Dan heeft Wopke Hoekstra ons verslag gedaan van de Algemene Financiële Beschouwingen. Uiteraard is in het debat ook uitgebreid gesproken over de dividendbelasting, waar ik ook volgende week nog met de Kamer over kom te spreken. En ik heb gisteren nog eens een keer in een brief aan de Kamer uiteengezet waarom het kabinet dit een belangrijk besluit vindt.
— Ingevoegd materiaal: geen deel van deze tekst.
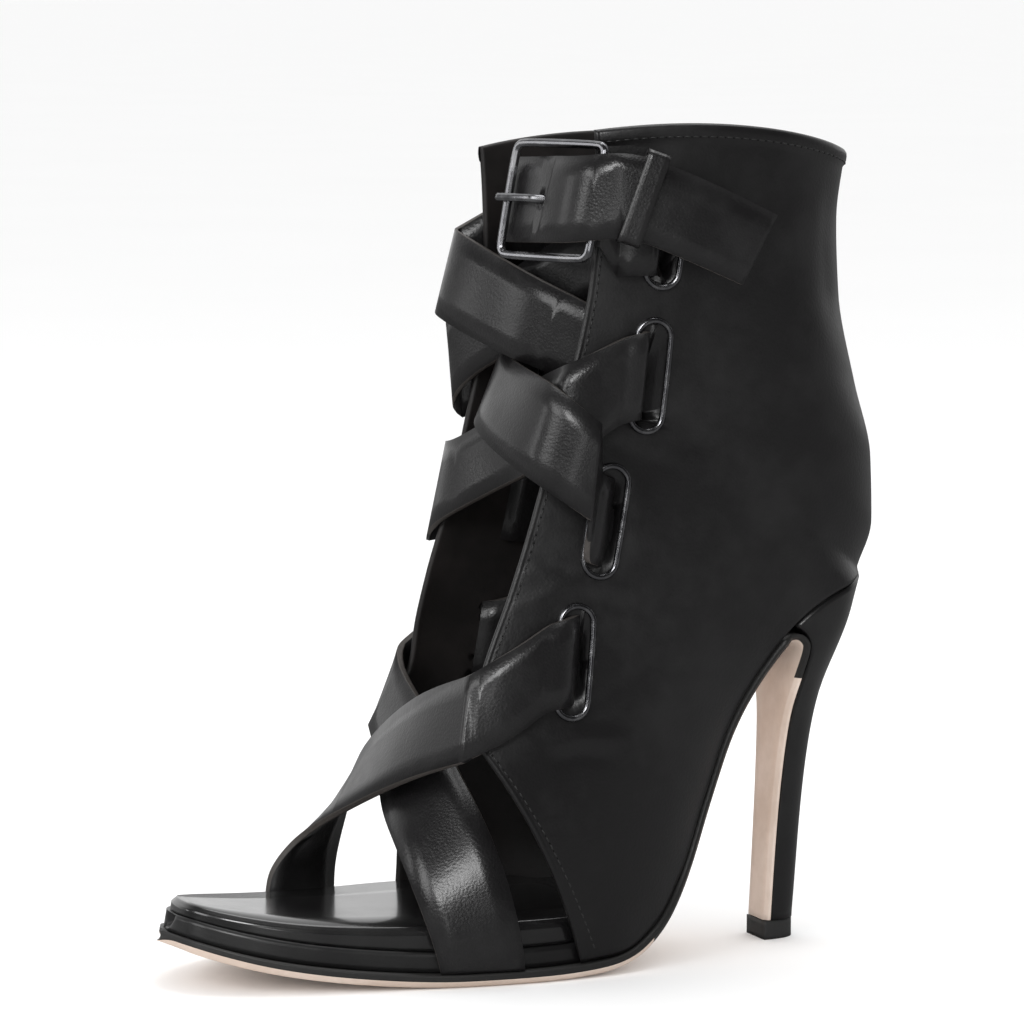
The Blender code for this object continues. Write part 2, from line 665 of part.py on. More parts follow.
def seat_ring():
    """The heel's top ring, just under the feather line."""
    places = [SEAT_PLACE + (1.0 - SEAT_PLACE) * i / HEEL_POINTS for i in range(HEEL_POINTS + 1)]
    ring = []
    for side, order in ((LATERAL, places), (MEDIAL, places[-2::-1])):
        for place in order:
            point, outward, up = sole_frame(place, side)
            ring.append(point - up * GAP)
    return ring


def stack_mesh(rings):
    """Closes a solid over a stack of rings, from the lowest to the highest."""
    bm = bmesh.new()
    loops = [[bm.verts.new(point) for point in ring] for ring in rings]
    count = len(rings[0])
    for lower, upper in zip(loops, loops[1:]):
        for i in range(count):
            j = (i + 1) % count
            bm.faces.new((lower[i], lower[j], upper[j], upper[i]))
    for loop, turned in ((loops[0], True), (loops[-1], False)):
        half = count // 2
        for i in range(half):
            corners = [loop[i], loop[i + 1], loop[count - 2 - i], loop[count - 1 - i]]
            if len(set(corners)) < 3:
                continue
            corners = list(dict.fromkeys(corners))
            if turned:
                corners.reverse()
            bm.faces.new(corners)
    return bm


def build_heel(finishes):
    """The covered heel and its rubber top piece."""
    centre, up = breast_bend()
    tip_back = TIP_REACH + GAP + TIP_DEPTH
    rings = []
    for front, back, share, seat, tip in HEEL_ROWS:
        low = max(front * centre.z, TOP_PIECE_HEIGHT + GAP)
        high = max(back * centre.z, TOP_PIECE_HEIGHT + GAP)
        reach = tip_back + (HEEL_REACH - tip_back) * share
        rings.append(heel_ring(low, high, reach, seat * SEAT_WIDTH + tip * TIP_WIDTH))
    seat = seat_ring()
    crown = []
    for low, high in zip(rings[-1], seat):
        bend = (low + high) / 2
        reach = Vector((0.0, bend.y - centre.y, bend.z - centre.z))
        least = BREAST_BEND + 4 * GAP
        if reach.length < least:
            reach = reach.normalized() * least
            bend = Vector((bend.x, centre.y + reach.y, centre.z + reach.z))
        crown.append(bend)
    add_object("heel", stack_mesh(rings + [crown, seat]), finishes["leather"])
    top_piece = heel_ring(TOP_PIECE_HEIGHT, TOP_PIECE_HEIGHT, tip_back, TIP_WIDTH / 2)
    front = TIP_REACH - BREAST_LEATHER
    top = [Vector((p.x, max(p.y - (GAP + BREAST_LEATHER) * (tip_back - p.y) / TIP_DEPTH, front), p.z))
           for p in top_piece]
    floor = [Vector((p.x, p.y, 0.0)) for p in top]
    add_object("heel_top_piece", stack_mesh([floor, top]), finishes["rubber"])


def wall_find(side, along, up):
    """The row and the share along it at which a quarter passes a place in side view."""
    low, high = 0.0, len(UPPER_ROWS) - 1.0
    for _ in range(22):
        row = (low + high) / 2
        front, rear, edge, widest, bow = wall_row(side, row)
        chord_along, chord_up = rear.y - front.y, rear.z - front.z
        length = math.hypot(chord_along, chord_up)
        run, rise = along - front.y, up - front.z
        share = (run * chord_along + rise * chord_up) / length ** 2
        height = (rise * chord_along - run * chord_up) / length
        inner = min(max(share, 0.0), 1.0)
        if height > bow * 4 * inner * (1 - inner):
            low = row
        else:
            high = row
    return row, share


def wall_across(side, along, up):
    """How far across the shoe a quarter's outer face lies at a place in side view."""
    row, share = wall_find(side, along, up)
    front, rear, edge, widest, bow = wall_row(side, row)
    front_turn, rear_turn = wall_angles(side, row)
    swing = sole_point(1.0, side).x
    if share < WIDEST_PLACE:
        turn = math.asin(min((1.0 - share / WIDEST_PLACE) * math.sin(front_turn), WALL_LIMIT))
        return widest * math.cos(turn)
    turn = math.asin(min((share - WIDEST_PLACE) / (1 - WIDEST_PLACE) * math.sin(rear_turn), WALL_LIMIT))
    return swing + (widest - swing) * math.cos(turn)


def wall_point(side, along, up, lift=0.0):
    """The point of a quarter that lies at a place in side view, lifted off its outer face."""
    across = wall_across(side, along, up)
    step = 0.5 * MM
    slope_along = (wall_across(side, along + step, up) - wall_across(side, along - step, up)) / (2 * step)
    slope_up = (wall_across(side, along, up + step) - wall_across(side, along, up - step)) / (2 * step)
    normal = Vector((1.0, -slope_along * side, -slope_up * side)).normalized()
    normal.x *= side
    return Vector((across, along, up)) + normal * lift


def clear_wall(point, sides):
    """Moves a point of a strap out of the quarters it lies upon."""
    for side in sides:
        row, share = wall_find(side, point.y, point.z)
        least = abs(wall_across(side, point.y, point.z)) + STRAP / 2 + 2 * GAP
        if share > -0.04 and 0.7 * least < point.x * side < least:
            point = Vector((side * least, point.y, point.z))
    return point


def slot_place(side, slot, ahead, along_slot):
    """Side view place at a distance ahead of a slot's middle and along the slot."""
    share, height, lean = (LATERAL_SLOTS if side == LATERAL else MEDIAL_SLOTS)[slot]
    lean = math.radians(lean)
    along = FRONT_REACH * share - ahead * math.cos(lean) + along_slot * math.sin(lean)
    up = COLLAR_HEIGHT * height + ahead * math.sin(lean) + along_slot * math.cos(lean)
    return along, up


def stadium(length, width, points):
    """Places along and across a slot's outline of a length and width."""
    radius = width / 2
    straight = (length - width) / 2
    outline = []
    for end in (1, -1):
        for i in range(points + 1):
            angle = math.pi * i / points
            outline.append((end * radius * math.cos(angle), end * (straight + radius * math.sin(angle))))
    return outline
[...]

Volgende week vrijdag ben ik Gotenburg in Zweden voor de informele Europese sociale top die daar plaatsvindt.  Ik zal daar met de collega-Europese regeringsleiders praten over het sociaal beleid en we zullen tijdens een informele lunchdiscussie ook praten over de toekomst van de Europese samenwerking en dan staat dit keer, in het kader van de anderhalf, twee jaar rollende agenda van de voorzitter van de Europese Raad Donald Tusk, staat deze keer onderwijs en cultuur centraal, of die staan centraal. Dat betekent dat u hier volgende week mij hier niet ziet, maar wel voor het eerst te woord zal worden gestaan door Hugo de Jonge, de viceminister-president. Eén van de viceminister-presidenten, maar de eerste aangewezene om mij te vervangen, want van het CDA, de grootste partij in deze coalitie na de VVD. Dus volgende week Hugo de Jonge hier.